Where I work now, I’m extremly lonely. (And outside of work) I dont have any co workers, im no longer in high school, and I moved my senior year so any of my friends live over an hour away. Which you wouldnt think is a problem, but Im not really allowed to see friends. My girlfriend doesnt “forbid” me from seeing my friends, but if I do I may as well do something terrible because shell be mad and moody for a week and complain to me saying I just do whatever I want. Although she does have some reason…in my old town i lived in before my parents started a business its a real burnout place. Im the only one of my friends in college and only a few even have jobs. They are lazy, and certainly bring me down. Currently, the only communication i have with friends is a sometimes talk to a couple of them on xbox on occasion. Although she lets me smoke alone, the thought of me going out and smoking with friends and being around the enviorment really freaks my girlfriend out. And I see it too, my best “friend” the last two times we hungout tried to get me to hook up with his girlfriends friend twice, so hes not very respectful of my relationship. Thats a big reason I like being with my girlfriend, I know shes a good influence on me.
But shes almost the complete opposite, would never do any kind of drug or drink (expect for xanax for depression) which personally, i think its hypocritcal to think xanax is okay if it helps her but pot is terrible if it helps me, but thats just my opinion. So a lot of times, i just feel alone. I cant even talk tk my girlfriend while im at work because shes busy at school all day.
Now to talk more about my girlfriend…personally, I feel as though she cant meet me halfway. The only real issue I have with her is when we fight. She always has to take it to the next level, always gets mad if im ever mad, and always has to say the most offensive thing. She has NEVER stopped an arguement. Im the one who always apoligizes and swallows my pride to make things better, even if I dont feel as though its right. But when were done fighting, shell be as sweet as a button and nice to me. Sometimes I feel as though Im being manipulated.Also, she said she never even wants to meet my friends. She met one, and the whole time he talked about stupid stuff we did when we were younger like getting high, and it really turned her off to the idea of meeting friends.
Although I want better for myself and a brighter future than what my family and friends have to offer, i look at my girlfriends sisters and mother and the men they have, and they ALL seem reserved, and whipped. The COMPLETE opposite of what I used to be. Like i want to be productive but i also dont want to worry about being punished if i have a beer or something when im older and done smoking. It just frustrates me because I feel like I try to do everything for her, and she cant meet me halfway by working on the couple things id like to see different. She says shes trying, and weve fought about it a lot but i still dont see improvement, just the other day She blew up at me because she thought i was taking my moms side on something and she made me feel like im just a baby on my moms tit. (Metaphor)

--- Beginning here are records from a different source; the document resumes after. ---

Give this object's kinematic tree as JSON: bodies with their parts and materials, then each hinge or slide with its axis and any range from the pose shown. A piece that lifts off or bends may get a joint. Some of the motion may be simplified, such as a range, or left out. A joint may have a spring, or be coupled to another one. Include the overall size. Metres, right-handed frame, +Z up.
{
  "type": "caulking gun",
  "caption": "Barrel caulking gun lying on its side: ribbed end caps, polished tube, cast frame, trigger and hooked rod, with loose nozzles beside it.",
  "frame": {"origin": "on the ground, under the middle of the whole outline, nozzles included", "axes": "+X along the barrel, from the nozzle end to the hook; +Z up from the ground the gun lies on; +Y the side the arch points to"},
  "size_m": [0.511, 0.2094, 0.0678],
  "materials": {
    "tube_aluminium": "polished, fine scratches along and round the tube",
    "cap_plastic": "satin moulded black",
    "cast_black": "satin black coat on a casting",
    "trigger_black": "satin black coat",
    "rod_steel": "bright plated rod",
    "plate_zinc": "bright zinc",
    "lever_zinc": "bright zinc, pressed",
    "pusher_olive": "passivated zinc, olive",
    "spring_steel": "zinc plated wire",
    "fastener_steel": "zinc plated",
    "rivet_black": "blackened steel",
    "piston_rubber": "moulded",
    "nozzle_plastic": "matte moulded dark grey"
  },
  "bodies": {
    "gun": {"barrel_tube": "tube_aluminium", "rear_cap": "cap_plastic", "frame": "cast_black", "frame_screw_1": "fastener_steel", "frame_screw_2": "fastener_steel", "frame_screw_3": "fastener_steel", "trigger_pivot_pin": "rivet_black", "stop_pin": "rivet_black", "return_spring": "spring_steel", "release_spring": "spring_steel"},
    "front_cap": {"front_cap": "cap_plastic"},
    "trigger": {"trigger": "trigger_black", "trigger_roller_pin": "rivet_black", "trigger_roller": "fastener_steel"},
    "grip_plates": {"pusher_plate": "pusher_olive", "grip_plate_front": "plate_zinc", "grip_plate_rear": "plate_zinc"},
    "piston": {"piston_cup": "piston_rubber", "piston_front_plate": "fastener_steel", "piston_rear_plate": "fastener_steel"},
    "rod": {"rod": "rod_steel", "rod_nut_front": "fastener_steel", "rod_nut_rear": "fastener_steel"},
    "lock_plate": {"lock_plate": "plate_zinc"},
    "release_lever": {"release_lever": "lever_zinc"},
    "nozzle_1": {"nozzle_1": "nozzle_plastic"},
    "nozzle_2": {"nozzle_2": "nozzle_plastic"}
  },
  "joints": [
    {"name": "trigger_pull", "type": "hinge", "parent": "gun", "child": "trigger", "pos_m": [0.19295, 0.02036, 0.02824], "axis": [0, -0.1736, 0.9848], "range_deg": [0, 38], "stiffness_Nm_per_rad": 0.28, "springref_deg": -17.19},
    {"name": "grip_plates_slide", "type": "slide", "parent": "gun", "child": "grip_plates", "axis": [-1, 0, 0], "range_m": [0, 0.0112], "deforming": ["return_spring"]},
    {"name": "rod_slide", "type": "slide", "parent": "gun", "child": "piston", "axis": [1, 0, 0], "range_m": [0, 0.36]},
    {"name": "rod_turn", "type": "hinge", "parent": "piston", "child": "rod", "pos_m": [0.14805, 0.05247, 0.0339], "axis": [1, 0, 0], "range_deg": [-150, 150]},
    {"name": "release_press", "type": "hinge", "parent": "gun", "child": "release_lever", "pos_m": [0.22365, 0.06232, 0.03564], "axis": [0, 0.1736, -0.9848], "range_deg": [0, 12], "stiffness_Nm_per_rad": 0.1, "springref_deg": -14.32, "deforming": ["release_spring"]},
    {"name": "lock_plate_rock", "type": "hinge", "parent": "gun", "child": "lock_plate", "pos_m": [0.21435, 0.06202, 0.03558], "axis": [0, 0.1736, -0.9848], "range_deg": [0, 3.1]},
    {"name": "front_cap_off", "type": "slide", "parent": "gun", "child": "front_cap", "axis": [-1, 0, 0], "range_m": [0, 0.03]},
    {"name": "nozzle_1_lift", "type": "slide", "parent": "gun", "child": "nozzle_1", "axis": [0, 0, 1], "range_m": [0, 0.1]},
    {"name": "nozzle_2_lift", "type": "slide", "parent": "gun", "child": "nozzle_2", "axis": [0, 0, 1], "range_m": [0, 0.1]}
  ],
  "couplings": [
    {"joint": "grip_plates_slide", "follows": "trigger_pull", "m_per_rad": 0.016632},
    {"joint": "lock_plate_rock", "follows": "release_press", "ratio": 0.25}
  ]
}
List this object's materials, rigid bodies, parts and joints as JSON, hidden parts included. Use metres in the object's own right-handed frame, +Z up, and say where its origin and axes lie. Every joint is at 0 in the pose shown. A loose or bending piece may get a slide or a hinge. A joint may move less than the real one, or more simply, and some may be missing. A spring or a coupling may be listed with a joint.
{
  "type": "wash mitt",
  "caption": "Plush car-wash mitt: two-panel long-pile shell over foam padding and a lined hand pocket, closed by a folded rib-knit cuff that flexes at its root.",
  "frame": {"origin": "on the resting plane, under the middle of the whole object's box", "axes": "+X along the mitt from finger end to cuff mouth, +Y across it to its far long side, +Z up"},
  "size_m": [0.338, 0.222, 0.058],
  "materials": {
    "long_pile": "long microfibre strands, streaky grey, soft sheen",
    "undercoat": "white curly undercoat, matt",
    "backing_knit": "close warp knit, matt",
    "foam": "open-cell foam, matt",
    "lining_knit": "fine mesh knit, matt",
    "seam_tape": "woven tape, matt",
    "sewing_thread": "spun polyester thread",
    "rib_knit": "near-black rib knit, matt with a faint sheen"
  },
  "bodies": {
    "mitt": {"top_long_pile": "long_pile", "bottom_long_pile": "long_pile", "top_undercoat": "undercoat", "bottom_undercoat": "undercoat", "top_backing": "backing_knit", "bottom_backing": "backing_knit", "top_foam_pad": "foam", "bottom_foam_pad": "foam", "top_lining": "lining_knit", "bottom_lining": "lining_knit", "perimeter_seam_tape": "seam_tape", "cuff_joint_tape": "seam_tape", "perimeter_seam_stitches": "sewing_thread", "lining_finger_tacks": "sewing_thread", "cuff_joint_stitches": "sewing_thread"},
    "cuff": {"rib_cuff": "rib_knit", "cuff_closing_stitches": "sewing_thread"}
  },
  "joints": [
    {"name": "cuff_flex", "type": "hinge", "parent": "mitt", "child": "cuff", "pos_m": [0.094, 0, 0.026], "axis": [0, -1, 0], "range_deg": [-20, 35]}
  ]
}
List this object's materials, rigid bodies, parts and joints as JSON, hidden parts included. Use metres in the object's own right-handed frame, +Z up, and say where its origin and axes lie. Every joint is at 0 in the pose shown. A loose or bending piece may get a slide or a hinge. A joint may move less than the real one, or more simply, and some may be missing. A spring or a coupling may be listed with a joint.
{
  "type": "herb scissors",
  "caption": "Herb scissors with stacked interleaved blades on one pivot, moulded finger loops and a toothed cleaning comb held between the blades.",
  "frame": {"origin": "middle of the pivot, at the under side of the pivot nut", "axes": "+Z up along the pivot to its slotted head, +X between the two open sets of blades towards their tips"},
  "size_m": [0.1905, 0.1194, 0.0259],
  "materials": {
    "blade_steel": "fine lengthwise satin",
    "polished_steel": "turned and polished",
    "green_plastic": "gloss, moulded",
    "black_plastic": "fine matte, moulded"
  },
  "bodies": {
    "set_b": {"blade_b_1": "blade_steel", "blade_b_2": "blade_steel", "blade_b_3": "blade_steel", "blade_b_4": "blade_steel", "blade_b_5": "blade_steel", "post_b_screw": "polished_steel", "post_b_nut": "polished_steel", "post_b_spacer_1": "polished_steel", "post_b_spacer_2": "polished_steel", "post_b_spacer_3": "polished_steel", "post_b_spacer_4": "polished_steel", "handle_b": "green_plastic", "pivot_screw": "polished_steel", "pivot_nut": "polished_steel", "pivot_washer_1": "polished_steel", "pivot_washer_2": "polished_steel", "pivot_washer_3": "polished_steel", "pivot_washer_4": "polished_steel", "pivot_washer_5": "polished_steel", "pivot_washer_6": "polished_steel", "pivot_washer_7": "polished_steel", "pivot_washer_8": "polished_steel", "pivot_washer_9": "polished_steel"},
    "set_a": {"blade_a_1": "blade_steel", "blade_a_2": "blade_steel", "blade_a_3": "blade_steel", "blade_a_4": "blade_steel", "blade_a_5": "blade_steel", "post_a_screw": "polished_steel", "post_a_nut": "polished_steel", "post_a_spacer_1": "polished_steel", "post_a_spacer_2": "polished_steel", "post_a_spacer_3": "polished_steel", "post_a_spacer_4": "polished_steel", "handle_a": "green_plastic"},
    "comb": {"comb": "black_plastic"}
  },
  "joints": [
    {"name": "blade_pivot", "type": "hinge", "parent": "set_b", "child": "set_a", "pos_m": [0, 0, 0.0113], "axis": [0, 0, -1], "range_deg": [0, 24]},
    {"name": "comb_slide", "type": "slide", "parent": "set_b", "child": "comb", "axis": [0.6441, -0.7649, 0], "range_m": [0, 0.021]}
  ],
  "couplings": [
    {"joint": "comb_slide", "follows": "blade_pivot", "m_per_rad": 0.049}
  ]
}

I know its the guys job generally, but I dont think love should be neither selfish or submissive. When is it too much?? And even if it is,what do i have to fall back on? I can hangout with friends, and become a burnout loser and work miserably for my parents. I just feel like im being manipulated on both sides and need an opinion. Although we have issues, I love my girlfriend and she does have a better intent with me, i just dont know if that comes along with having to bow down. Also, im 19, now is my chance for fun but to me it isnt worth throwing away what could be a great relationship for a couple years of partying.
I just feel like no matter what turn i take, its a wrong one. And I sure as hell dont want to try to “improve myself by my own” that doesnt happen. I need people in my life, and the choices I have are almost complete opposistes. And even if I decide to change so much foe her how am I to know that itll be returned? Even today, i got offered to do a once a week shift at my old job. It sounded great, more money to save towards moving out, wont burn all my money on weed, and I couldve done something a little social. But when I asked her she said it wasnt even an option whatsoever for me to go back there. Like I understsnd her concern, but isnt that tol far?
I dont know…thank you if you took the time to read this. I really needed to get my thoughts out there. Its a hard decision with a lot of factors, and I’d appreciate any advice i can get.